What this task involves
Using the listing below, copy exactly the lines from the one containing "Write part 3" to the one containing "AXIS * OVERHEAD_HEIGHT, AXIS)", both lines included, and no others.

Data supplied
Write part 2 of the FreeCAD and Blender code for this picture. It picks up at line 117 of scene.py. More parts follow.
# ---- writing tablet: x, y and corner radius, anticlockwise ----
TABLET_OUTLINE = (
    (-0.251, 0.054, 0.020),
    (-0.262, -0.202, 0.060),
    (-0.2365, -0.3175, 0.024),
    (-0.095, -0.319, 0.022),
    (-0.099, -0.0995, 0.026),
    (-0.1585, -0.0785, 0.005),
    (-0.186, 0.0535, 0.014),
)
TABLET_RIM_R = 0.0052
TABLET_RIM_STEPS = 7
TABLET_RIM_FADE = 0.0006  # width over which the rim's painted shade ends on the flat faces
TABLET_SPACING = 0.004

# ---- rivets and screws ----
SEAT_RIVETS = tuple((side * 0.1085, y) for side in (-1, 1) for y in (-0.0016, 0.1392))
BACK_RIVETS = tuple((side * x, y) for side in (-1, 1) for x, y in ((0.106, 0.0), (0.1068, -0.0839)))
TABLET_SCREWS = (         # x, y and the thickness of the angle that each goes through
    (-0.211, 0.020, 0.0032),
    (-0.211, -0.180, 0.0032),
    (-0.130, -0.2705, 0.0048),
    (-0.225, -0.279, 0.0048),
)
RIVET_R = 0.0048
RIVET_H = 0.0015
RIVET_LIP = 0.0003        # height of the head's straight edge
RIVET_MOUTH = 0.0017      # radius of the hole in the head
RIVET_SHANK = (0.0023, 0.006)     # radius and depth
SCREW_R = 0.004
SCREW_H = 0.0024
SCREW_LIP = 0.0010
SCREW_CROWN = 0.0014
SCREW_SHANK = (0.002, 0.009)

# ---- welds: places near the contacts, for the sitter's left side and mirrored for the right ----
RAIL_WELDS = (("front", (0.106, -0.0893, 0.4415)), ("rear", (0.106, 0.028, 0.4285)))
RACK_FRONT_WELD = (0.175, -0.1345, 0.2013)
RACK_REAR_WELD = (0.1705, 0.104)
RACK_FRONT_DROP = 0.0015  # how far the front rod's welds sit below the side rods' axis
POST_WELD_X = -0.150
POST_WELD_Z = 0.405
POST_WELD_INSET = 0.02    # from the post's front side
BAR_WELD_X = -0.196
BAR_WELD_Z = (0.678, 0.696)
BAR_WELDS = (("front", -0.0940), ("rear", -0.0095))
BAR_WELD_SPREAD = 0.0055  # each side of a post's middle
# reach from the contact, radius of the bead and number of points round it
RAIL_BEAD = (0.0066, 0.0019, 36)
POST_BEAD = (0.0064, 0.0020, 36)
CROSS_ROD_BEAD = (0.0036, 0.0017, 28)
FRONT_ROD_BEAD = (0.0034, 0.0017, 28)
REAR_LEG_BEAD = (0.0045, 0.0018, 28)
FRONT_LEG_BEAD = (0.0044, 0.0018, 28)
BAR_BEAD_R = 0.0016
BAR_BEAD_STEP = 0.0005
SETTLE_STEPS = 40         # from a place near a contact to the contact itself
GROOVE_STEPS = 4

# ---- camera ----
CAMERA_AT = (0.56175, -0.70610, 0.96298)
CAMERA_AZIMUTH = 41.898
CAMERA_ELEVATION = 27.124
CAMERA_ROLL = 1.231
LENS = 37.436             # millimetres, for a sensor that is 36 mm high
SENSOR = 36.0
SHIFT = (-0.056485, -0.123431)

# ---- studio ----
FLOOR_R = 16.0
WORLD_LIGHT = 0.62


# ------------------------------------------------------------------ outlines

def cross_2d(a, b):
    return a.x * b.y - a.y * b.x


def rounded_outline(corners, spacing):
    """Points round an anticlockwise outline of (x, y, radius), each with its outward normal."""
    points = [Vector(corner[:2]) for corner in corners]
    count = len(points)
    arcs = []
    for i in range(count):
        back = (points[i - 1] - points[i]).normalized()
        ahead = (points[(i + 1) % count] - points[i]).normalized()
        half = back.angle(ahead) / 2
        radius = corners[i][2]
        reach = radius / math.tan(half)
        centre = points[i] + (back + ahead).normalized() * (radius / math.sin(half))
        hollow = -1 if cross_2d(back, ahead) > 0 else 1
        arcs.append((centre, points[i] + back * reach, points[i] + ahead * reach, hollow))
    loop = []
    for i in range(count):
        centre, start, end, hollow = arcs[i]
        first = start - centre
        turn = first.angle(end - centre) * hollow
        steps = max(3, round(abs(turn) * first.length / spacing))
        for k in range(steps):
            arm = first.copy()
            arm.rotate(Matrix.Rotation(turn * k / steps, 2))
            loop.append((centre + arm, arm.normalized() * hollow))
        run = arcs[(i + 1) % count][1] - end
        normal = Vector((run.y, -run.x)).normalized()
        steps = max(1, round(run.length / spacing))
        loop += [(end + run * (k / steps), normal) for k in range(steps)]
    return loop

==

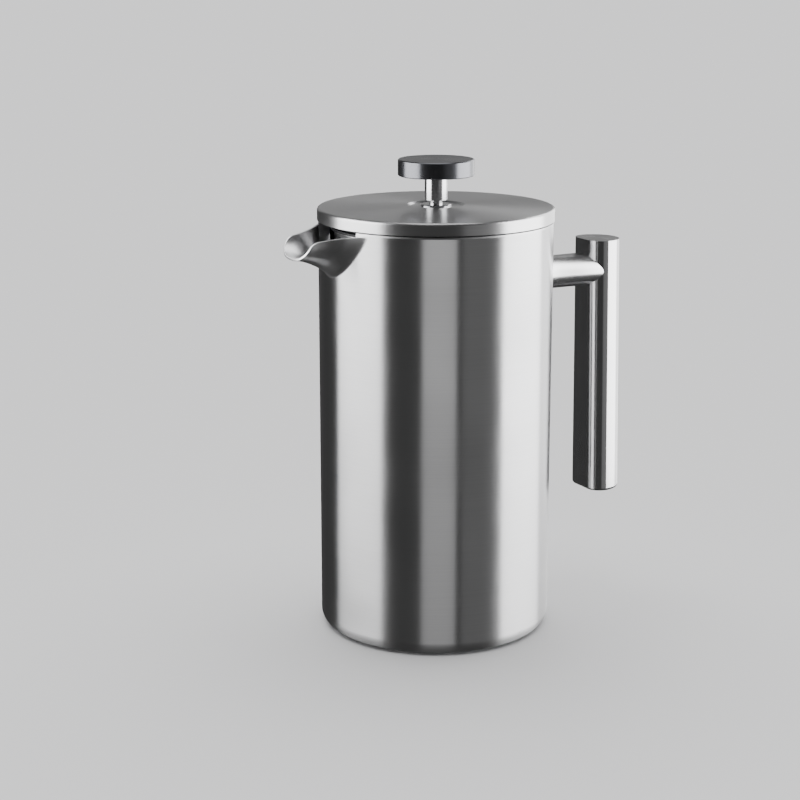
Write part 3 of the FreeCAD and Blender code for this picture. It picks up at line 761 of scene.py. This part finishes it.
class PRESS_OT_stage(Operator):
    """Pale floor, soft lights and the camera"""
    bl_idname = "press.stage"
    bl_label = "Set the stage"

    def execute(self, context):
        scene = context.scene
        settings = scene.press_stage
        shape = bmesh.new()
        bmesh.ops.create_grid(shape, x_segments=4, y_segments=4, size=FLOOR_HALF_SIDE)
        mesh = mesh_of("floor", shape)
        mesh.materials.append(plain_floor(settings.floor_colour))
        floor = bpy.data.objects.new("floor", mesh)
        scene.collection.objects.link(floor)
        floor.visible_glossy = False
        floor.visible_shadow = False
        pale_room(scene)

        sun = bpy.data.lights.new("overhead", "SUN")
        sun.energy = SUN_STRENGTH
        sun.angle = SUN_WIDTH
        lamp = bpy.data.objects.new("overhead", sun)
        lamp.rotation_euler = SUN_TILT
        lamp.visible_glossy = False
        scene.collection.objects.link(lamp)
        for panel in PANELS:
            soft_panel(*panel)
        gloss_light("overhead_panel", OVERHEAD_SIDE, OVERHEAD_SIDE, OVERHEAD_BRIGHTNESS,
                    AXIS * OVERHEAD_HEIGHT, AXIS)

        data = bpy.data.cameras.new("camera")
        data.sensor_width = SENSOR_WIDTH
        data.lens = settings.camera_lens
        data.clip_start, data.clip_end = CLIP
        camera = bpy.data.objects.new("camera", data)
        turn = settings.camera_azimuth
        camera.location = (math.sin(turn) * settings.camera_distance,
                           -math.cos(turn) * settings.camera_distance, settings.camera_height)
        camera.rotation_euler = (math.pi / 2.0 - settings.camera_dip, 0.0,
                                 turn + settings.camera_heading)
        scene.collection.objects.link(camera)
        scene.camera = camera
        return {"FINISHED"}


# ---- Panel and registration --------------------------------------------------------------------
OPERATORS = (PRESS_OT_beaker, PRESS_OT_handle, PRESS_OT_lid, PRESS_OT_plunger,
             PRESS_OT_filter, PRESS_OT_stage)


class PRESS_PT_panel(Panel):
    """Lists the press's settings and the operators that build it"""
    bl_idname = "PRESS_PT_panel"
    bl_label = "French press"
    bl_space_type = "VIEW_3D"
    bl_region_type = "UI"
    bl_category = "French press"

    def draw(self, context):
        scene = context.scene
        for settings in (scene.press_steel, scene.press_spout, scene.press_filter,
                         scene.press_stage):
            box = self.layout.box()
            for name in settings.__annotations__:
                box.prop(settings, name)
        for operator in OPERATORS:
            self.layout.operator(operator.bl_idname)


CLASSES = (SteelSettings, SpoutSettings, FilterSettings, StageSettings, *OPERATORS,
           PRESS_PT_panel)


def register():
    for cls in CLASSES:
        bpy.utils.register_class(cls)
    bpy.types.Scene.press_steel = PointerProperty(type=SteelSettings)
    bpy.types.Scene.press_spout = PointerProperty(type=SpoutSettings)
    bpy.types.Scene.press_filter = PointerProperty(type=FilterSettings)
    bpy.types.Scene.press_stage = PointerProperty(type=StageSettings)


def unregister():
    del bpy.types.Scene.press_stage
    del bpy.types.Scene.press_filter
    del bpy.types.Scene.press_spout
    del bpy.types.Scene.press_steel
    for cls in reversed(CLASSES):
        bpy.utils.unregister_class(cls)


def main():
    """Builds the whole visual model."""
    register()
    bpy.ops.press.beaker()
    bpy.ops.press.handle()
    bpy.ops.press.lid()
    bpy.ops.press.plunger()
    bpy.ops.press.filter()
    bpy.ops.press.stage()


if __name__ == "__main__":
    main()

Exercise answer
Write part 3 of the FreeCAD and Blender code for this picture. It picks up at line 761 of scene.py. This part finishes it.
class PRESS_OT_stage(Operator):
    """Pale floor, soft lights and the camera"""
    bl_idname = "press.stage"
    bl_label = "Set the stage"

    def execute(self, context):
        scene = context.scene
        settings = scene.press_stage
        shape = bmesh.new()
        bmesh.ops.create_grid(shape, x_segments=4, y_segments=4, size=FLOOR_HALF_SIDE)
        mesh = mesh_of("floor", shape)
        mesh.materials.append(plain_floor(settings.floor_colour))
        floor = bpy.data.objects.new("floor", mesh)
        scene.collection.objects.link(floor)
        floor.visible_glossy = False
        floor.visible_shadow = False
        pale_room(scene)

        sun = bpy.data.lights.new("overhead", "SUN")
        sun.energy = SUN_STRENGTH
        sun.angle = SUN_WIDTH
        lamp = bpy.data.objects.new("overhead", sun)
        lamp.rotation_euler = SUN_TILT
        lamp.visible_glossy = False
        scene.collection.objects.link(lamp)
        for panel in PANELS:
            soft_panel(*panel)
        gloss_light("overhead_panel", OVERHEAD_SIDE, OVERHEAD_SIDE, OVERHEAD_BRIGHTNESS,
                    AXIS * OVERHEAD_HEIGHT, AXIS)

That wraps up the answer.